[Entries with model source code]
****************

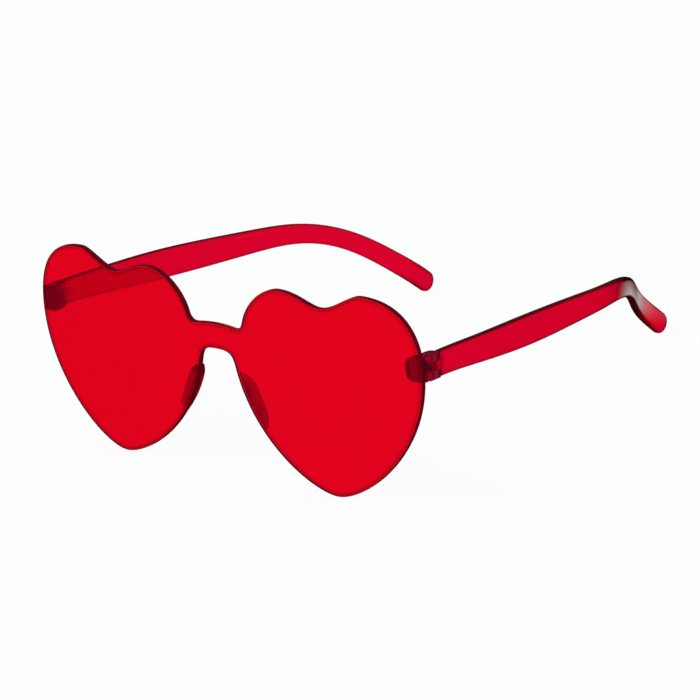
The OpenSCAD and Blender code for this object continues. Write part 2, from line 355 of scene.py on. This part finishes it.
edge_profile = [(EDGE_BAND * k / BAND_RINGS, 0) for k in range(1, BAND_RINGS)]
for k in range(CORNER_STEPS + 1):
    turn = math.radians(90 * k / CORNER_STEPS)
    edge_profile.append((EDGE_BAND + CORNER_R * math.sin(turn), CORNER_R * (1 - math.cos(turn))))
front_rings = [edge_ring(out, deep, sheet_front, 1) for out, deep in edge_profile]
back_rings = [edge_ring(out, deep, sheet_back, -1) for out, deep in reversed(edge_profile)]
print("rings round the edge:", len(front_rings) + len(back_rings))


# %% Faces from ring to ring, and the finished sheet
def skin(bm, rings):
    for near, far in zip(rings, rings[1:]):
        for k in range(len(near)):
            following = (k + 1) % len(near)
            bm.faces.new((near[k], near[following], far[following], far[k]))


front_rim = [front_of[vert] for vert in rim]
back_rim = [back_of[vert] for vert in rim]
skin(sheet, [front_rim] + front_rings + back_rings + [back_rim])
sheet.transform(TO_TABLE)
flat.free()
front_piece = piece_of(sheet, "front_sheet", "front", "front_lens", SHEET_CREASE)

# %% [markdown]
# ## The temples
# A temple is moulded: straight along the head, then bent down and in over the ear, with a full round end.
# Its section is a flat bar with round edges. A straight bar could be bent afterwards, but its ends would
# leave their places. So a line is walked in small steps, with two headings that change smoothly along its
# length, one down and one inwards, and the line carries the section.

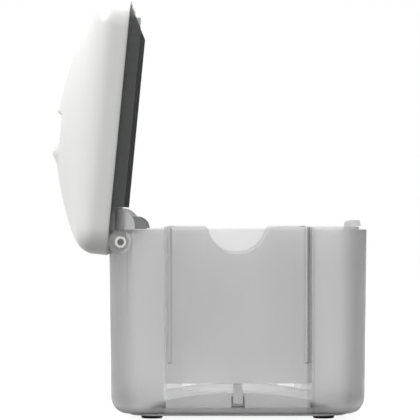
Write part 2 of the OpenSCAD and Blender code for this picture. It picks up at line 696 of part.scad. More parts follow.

****************

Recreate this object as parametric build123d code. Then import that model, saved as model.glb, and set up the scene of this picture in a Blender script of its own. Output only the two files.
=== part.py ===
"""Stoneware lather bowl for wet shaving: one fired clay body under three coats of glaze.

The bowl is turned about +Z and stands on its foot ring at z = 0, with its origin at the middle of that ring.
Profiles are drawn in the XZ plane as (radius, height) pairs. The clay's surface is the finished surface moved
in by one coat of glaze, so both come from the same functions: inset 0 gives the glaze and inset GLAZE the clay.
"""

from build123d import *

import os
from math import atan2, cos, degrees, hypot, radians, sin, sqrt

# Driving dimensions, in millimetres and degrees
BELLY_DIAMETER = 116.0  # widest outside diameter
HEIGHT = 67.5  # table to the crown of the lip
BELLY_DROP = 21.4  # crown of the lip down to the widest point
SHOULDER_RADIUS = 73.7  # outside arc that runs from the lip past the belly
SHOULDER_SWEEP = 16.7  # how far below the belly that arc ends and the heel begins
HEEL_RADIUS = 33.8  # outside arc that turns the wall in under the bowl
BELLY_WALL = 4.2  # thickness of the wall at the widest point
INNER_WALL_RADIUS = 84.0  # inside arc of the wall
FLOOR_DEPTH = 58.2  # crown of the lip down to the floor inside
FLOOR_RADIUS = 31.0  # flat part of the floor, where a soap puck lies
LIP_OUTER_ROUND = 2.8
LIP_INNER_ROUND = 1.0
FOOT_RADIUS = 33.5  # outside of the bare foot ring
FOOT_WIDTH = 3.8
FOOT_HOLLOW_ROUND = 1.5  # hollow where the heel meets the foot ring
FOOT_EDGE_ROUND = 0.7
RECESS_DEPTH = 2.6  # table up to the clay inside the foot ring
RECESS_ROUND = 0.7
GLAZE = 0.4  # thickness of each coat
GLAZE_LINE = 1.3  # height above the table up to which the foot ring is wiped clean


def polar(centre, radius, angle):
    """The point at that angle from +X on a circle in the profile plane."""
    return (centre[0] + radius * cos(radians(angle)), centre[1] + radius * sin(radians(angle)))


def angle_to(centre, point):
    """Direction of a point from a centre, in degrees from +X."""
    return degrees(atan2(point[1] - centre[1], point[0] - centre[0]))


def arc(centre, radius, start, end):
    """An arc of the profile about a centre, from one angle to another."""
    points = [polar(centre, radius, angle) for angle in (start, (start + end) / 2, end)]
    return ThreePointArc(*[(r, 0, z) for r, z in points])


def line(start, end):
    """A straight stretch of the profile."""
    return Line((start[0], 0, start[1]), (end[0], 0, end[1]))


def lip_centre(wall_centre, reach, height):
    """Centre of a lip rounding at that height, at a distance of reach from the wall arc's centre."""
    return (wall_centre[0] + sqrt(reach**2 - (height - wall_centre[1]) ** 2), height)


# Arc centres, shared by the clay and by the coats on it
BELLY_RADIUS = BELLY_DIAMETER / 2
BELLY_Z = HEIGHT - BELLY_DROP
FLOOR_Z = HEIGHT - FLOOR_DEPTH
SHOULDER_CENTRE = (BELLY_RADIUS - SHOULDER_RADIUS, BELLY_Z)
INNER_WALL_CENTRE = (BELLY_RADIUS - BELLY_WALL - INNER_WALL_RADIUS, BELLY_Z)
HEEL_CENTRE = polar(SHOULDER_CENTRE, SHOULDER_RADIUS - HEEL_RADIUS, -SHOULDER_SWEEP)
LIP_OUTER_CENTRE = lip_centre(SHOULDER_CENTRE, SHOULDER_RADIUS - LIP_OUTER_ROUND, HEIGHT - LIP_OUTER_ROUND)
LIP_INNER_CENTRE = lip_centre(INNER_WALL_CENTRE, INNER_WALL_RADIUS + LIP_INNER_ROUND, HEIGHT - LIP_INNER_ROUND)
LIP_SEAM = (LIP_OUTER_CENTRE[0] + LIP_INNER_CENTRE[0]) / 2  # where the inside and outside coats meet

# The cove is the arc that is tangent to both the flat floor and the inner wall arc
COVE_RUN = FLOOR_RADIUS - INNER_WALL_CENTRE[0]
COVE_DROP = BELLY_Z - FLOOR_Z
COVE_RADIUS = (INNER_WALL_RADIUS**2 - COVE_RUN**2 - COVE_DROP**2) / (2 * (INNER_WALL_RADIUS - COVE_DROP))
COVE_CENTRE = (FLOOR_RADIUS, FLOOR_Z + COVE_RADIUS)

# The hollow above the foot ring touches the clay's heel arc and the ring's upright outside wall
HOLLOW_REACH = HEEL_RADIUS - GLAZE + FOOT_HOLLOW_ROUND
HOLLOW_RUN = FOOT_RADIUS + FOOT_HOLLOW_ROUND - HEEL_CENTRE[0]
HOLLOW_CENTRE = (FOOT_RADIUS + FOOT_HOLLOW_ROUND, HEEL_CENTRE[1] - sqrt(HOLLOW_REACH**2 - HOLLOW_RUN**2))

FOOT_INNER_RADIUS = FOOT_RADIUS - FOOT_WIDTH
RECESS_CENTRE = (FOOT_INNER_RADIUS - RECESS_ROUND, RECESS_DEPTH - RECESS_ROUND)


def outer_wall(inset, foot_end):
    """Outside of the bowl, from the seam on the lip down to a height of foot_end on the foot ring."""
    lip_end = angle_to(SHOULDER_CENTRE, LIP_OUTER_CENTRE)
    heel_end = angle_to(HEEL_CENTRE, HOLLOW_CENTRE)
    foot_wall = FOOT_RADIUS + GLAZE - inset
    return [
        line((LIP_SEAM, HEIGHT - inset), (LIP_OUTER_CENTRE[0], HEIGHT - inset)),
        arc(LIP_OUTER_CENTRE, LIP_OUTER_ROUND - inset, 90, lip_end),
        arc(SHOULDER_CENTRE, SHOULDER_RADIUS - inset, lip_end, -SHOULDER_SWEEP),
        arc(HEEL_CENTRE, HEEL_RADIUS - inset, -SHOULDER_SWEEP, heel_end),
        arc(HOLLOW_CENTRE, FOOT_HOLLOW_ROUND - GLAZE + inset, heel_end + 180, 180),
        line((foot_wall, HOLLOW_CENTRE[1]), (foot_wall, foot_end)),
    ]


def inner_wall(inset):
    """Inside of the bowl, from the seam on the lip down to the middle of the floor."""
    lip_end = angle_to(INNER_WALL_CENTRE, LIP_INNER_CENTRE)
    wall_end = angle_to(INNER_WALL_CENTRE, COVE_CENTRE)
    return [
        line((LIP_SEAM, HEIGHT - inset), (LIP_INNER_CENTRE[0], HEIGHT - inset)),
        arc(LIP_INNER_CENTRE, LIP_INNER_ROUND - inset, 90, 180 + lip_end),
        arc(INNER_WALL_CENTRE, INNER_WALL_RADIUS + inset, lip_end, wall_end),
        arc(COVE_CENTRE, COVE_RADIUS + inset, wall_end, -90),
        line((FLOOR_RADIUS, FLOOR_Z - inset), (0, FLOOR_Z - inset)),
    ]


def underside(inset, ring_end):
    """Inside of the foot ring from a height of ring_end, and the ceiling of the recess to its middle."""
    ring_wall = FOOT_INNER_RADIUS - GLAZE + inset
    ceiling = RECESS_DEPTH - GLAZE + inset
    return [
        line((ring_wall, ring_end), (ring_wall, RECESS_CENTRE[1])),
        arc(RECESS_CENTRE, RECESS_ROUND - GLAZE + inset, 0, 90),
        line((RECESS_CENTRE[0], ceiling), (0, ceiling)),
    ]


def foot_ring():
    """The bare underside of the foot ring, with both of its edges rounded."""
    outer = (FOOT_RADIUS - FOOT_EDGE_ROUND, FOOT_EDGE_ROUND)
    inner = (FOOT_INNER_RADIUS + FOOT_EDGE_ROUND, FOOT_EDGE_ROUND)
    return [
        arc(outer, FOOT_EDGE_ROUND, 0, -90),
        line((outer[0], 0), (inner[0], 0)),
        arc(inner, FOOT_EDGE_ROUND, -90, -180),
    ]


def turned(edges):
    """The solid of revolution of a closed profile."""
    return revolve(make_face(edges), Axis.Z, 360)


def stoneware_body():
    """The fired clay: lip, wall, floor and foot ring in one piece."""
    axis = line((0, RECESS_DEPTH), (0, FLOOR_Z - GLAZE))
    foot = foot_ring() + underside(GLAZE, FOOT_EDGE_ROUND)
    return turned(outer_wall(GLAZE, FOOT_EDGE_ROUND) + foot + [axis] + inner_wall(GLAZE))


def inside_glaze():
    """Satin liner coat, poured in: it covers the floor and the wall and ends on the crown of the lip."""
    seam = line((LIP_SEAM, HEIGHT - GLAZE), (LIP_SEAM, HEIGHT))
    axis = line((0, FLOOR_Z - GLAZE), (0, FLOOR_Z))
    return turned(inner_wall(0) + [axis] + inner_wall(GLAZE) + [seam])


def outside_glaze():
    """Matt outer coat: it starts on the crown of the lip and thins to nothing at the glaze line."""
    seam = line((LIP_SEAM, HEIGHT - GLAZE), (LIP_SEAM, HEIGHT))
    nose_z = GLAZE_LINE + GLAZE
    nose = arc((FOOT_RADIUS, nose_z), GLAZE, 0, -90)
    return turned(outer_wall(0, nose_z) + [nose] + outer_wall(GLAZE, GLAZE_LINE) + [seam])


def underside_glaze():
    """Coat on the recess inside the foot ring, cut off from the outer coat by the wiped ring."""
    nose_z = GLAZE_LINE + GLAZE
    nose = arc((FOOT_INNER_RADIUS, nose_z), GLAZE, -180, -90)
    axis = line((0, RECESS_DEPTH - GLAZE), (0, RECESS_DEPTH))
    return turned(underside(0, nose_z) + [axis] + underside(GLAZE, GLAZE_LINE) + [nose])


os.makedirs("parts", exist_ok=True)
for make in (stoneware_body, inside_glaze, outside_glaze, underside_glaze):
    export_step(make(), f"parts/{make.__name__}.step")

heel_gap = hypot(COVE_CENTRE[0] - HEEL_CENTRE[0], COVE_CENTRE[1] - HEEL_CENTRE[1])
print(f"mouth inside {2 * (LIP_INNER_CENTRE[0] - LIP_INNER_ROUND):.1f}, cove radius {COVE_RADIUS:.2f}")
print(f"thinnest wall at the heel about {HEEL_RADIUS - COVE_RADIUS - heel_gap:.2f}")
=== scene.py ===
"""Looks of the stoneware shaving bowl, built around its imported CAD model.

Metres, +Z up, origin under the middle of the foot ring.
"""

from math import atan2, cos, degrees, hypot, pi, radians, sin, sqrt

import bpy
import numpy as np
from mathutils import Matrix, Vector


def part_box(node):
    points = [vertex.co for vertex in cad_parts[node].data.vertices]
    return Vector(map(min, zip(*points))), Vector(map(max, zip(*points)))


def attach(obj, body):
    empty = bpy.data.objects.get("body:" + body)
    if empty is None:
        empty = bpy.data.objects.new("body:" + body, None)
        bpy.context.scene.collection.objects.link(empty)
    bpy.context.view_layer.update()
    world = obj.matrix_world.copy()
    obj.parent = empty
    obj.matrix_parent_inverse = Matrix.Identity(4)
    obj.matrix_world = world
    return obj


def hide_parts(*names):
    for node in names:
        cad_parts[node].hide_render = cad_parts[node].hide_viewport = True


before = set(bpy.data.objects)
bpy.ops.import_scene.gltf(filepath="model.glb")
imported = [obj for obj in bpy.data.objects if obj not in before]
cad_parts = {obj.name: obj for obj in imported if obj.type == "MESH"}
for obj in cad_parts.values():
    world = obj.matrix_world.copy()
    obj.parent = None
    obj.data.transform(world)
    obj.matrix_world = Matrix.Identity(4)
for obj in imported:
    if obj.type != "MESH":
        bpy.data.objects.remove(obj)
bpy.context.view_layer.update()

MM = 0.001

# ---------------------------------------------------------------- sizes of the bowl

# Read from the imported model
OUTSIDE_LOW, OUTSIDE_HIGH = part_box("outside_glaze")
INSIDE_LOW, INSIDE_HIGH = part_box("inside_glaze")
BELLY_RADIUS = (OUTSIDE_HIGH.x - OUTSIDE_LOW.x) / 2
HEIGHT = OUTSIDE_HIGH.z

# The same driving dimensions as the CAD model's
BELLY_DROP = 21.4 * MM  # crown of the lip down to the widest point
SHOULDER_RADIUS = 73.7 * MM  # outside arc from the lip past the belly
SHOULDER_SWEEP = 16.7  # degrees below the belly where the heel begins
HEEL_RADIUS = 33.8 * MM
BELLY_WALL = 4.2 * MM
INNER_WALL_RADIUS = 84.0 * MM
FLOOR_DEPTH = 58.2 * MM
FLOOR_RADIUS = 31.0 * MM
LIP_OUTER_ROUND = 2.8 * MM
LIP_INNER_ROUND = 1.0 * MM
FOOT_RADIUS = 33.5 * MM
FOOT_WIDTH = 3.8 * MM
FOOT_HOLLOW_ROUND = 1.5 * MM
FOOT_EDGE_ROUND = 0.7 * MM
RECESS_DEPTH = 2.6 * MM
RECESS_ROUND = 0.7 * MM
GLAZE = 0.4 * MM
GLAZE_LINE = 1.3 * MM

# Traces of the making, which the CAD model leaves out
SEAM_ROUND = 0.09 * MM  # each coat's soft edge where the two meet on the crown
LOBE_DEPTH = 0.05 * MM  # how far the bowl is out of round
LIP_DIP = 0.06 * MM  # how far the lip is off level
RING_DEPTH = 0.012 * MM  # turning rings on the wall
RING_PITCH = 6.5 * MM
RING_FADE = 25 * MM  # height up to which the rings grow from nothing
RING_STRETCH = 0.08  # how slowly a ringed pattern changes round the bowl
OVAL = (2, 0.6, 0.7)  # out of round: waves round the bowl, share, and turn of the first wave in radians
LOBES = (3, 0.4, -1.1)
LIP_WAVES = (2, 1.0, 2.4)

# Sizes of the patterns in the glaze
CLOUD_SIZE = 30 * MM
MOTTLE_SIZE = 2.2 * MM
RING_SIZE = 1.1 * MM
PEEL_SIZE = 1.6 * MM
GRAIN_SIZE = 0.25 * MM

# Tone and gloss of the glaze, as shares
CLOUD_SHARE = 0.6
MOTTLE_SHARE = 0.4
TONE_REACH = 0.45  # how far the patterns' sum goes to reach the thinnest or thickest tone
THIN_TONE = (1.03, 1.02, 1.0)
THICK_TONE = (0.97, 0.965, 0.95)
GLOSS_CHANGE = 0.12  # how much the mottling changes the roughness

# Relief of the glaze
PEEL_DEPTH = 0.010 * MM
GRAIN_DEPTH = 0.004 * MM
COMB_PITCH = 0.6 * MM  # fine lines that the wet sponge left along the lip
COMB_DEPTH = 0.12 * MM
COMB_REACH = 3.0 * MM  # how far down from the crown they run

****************

Exercise:
Write out again only the lines from the line containing "The OpenSCAD and Blender code for this object" through the line containing "len(front_rings) + len(back_rings))", both included, exactly as they are.

Task result:
The OpenSCAD and Blender code for this object continues. Write part 2, from line 355 of scene.py on. This part finishes it.
edge_profile = [(EDGE_BAND * k / BAND_RINGS, 0) for k in range(1, BAND_RINGS)]
for k in range(CORNER_STEPS + 1):
    turn = math.radians(90 * k / CORNER_STEPS)
    edge_profile.append((EDGE_BAND + CORNER_R * math.sin(turn), CORNER_R * (1 - math.cos(turn))))
front_rings = [edge_ring(out, deep, sheet_front, 1) for out, deep in edge_profile]
back_rings = [edge_ring(out, deep, sheet_back, -1) for out, deep in reversed(edge_profile)]
print("rings round the edge:", len(front_rings) + len(back_rings))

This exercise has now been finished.